Rather than force Arabs and haredim to enlist in the IDF or civilian service,
they should be encouraged to do so by increasing benefits for those who serve,
according to the Bayit Yehudi plan released on Tuesday to promote equality in
the burden of national service.
Draft reform activists, however,
criticized the plan as “insubstantial,” saying it would not increase the number
of ultra-Orthodox men participating in national service programs, which was the
main concern of their campaign last year.
A Bayit Yehudi spokesman said
the party’s plan is incentive-based, and that punishing the haredi sector would
not increase the number of such men enlisting in the army or civilian
service.
“In the next government, we need a new social agenda, which
better rewards those who carry the burden in order to encourage service,” the
party explained.
“We are taking an existing benefit that the country
gives as part of [university] tuition to over 100,000 students, and are
redistributing it so that those who contribute to the state will be recognized,
and those who do not will get less help,” the party said upon releasing its
plan.
According to the Bayit Yehudi plan, which was presented on the
party’s website and via a YouTube video, frameworks for haredi and Arab IDF and
civilian service will be expanded.
Those who do not serve will have to
pay NIS 20,000 per year in university tuition, as opposed to the current rate of
about NIS 10,000 for government-supported universities and
colleges.
Those who serve will receive a larger government subsidy for
their tuition and pay NIS 5,000.
The plan also includes benefits for
those who serve 10 days or more of reserve duty per year, including further
tuition subsidies, a monthly NIS 110 tax break and a monthly NIS 150 subsidy for
daycare for reservists’ children.
In addition, those who served will
receive preference in employment in academia and government jobs as well as
public housing.
Bayit Yehudi says the benefits they offer can reach NIS
55,830 in a reservist’s lifetime, and that their plan does not involve budget
expenditures.
The party also mentioned that the rights and benefits for
those who did not serve because they are handicapped will not be
harmed.
A party spokesman also noted that Bayit Yehudi’s housing plan
included the provision of half a dunam of land on which to build a house in the
Negev and the Galilee for anyone who performs national service.
But draft
reform activists who brought the issue to prominence in the national debate last
year said the plan did not address the issue of low haredi enlistment and “has
no relevance to the issue of ‘service for all.’” “Those who serve should get
increased benefits, this is the right approach,” said Idan Miller, one of
leaders of the Camp Sucker draft reform campaign and a Knesset candidate on the
The Tzipi Livni Party’s list.
“However, Bayit Yehudi’s plan would not
bring even one additional haredi person to serve,” Miller said.
Last
week, Bayit Yehudi leader Naftali Bennett said on haredi radio station Kol Hai
that “whoever is learning Torah should continue to learn Torah, full stop.” A
party spokesman clarified the comment, arguing that the army at present would
not be able to absorb thousands of new haredi recruits every year. Instead, he
said, a gradual process of increasing haredi enlistment could be achieved by
encouraging service for haredi men who, despite receiving army exemptions for
being enrolled in yeshivot, do not fulfill their study
obligations.
Yisrael Beytenu pointed out similarities between their plan,
proposed last spring, and the Bayit Yehudi’s plan, even posting a graphic on
Facebook that the party created in July 2012 with the text “If they give, they
will receive.”
“We are delighted that Bayit Yehudi has adopted, a mere
few days before the elections, not only the same ideas, the same concepts, even
the exact same slogans that have been used by Yisrael Beytenu for the last
year,” a party spokesman said.
The party official also noted that current
Bayit Yehudi MKs had voted against the Yisrael Beytenu bill when it was put to a
vote in the Knesset in the summer session.
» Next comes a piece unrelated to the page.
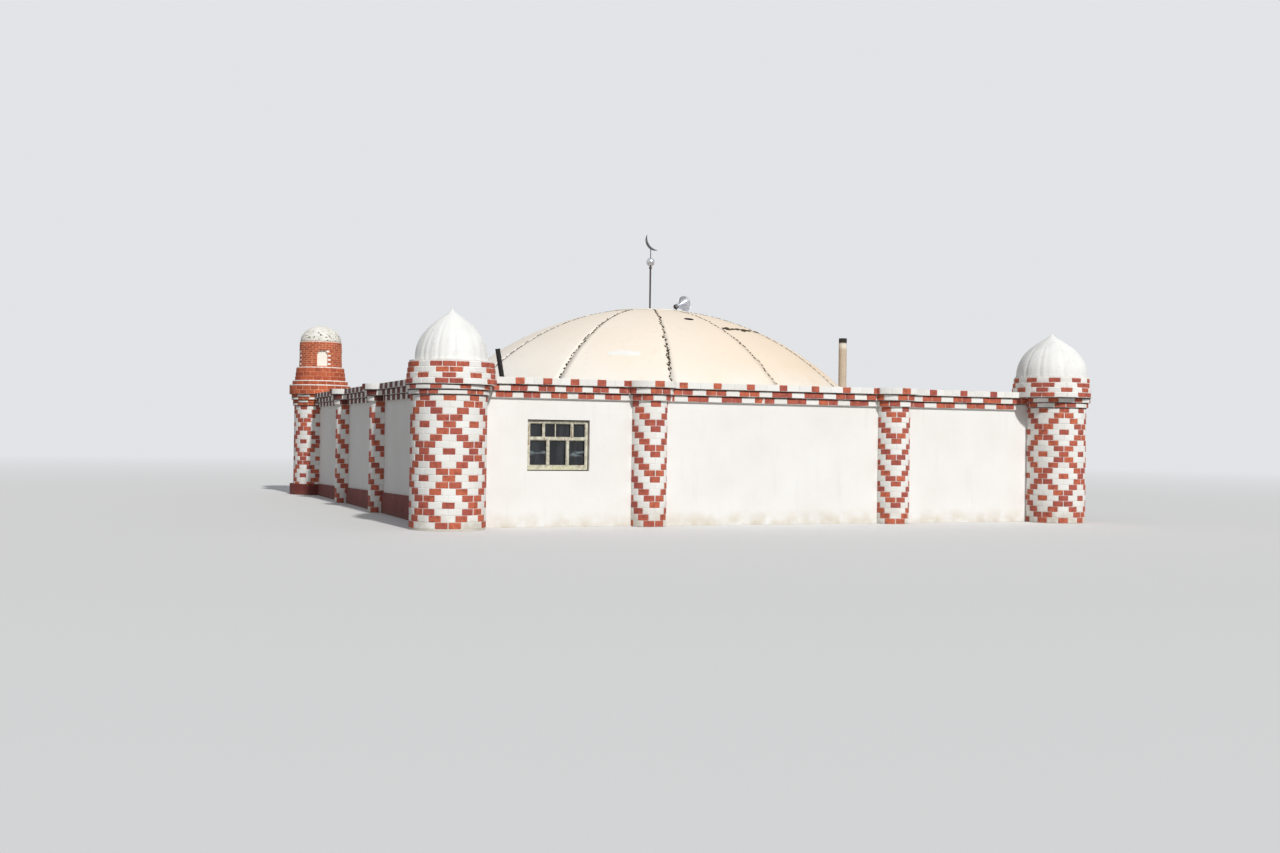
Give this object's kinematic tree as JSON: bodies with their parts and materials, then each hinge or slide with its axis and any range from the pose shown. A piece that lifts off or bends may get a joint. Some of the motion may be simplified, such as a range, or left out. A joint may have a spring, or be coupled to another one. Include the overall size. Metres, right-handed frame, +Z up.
{
  "type": "domed prayer house with round corner towers",
  "caption": "Single-storey whitewashed brick building with a low gored dome, a crescent finial, patterned round corner towers and a stepped brick cornice",
  "frame": {"origin": "on the flat underside of the floor, at the middle of the rectangle of the four tower axes, at the lowest ground level at the building's foot", "axes": "+X to the right along the front, -Y the way the front faces, +Z up"},
  "size_m": [16.7498, 18.2699, 7.4695],
  "materials": {
    "floor": "screeded concrete",
    "whitewash": "whitewashed plaster on brick",
    "plinth_paint": "dark red painted plaster",
    "patterned_brick": "brick, part painted white, with thick light joints",
    "white_sheet": "old white painted sheet",
    "roof": "weathered cement roofing",
    "cream_sheet": "cream painted sheet, weathered",
    "dark_metal": "dark painted steel",
    "bright_metal": "satin",
    "grey_metal": "grey painted sheet",
    "pipe_cement": "rough fibre cement",
    "sooty_iron": "sooty",
    "old_timber": "flaking grey-white paint",
    "glass": "dusty",
    "door_timber": "old brown paint"
  },
  "bodies": {
    "root": {"floor_slab": "floor", "front_wall": "whitewash", "back_wall": "whitewash", "left_wall": "whitewash", "right_wall": "whitewash", "left_plinth": "plinth_paint", "tower_plinth": "plinth_paint", "front_left_shaft": "patterned_brick", "front_right_shaft": "patterned_brick", "back_left_shaft": "patterned_brick", "back_right_shaft": "patterned_brick", "front_columns": "patterned_brick", "back_columns": "patterned_brick", "side_columns": "patterned_brick", "front_cornice": "patterned_brick", "back_cornice": "patterned_brick", "left_cornice": "patterned_brick", "right_cornice": "patterned_brick", "front_left_head": "patterned_brick", "front_right_head": "patterned_brick", "back_right_head": "patterned_brick", "front_left_onion": "white_sheet", "front_right_onion": "white_sheet", "back_right_onion": "white_sheet", "minaret_collar": "patterned_brick", "minaret_drum": "patterned_brick", "minaret_lantern": "patterned_brick", "minaret_cap": "white_sheet", "roof_slab": "roof", "roof_ring": "roof", "dome_gores_front": "cream_sheet", "dome_gores_right": "cream_sheet", "dome_gores_back": "cream_sheet", "dome_gores_left": "cream_sheet", "dome_cap": "cream_sheet", "finial_rod": "dark_metal", "finial_ball": "bright_metal", "finial_crescent": "bright_metal", "speaker_horn": "grey_metal", "speaker_stand": "dark_metal", "chimney_pipe": "pipe_cement", "stovepipe": "sooty_iron", "window_frames": "old_timber", "window_glass": "glass", "door_frame": "door_timber", "door_leaves": "door_timber"}
  },
  "joints": []
}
According to Yisrael Beytenu’s
2012 plan, which was voted down in the Knesset, anyone who serves in national or
civilian service will receive full rights and benefits, equal to those who
served in the IDF. Civilian service will be administrated through the Prime
Minister’s Office and under his direct supervision.
Those who do not
perform some sort of national service would not be eligible for any grants or
payments from the government that are otherwise available to the general
citizenry, “in order to prevent those who dodge service from relying on funding
from the government, so they will have to earn a living,” according to the
legislation’s subtext.
This would mean that yeshiva students would no
longer be entitled to the monthly NIS 828 stipend for studying, as well as
discounts on National Insurance contributions and arnona, and other
benefits.
Esawi Freige, fifth on the Meretz list, said that “there are
many population groups in Israel that contribute to society, and a few groups,
first and foremost the settlers, that the state contributes to them all the
time.”
According to Freige, Israeli Arabs who work and pay taxes deserve
benefits from the government “long before the settlers who empty the state
budget and do not contribute to it.”
Bayit Yehudi’s plan is titled “If
they give, they will receive,” based on a quote from Prime Minister Binyamin
Netanyahu’s first term referring to the Palestinians.
This time, however,
the words refer to all Israeli citizens.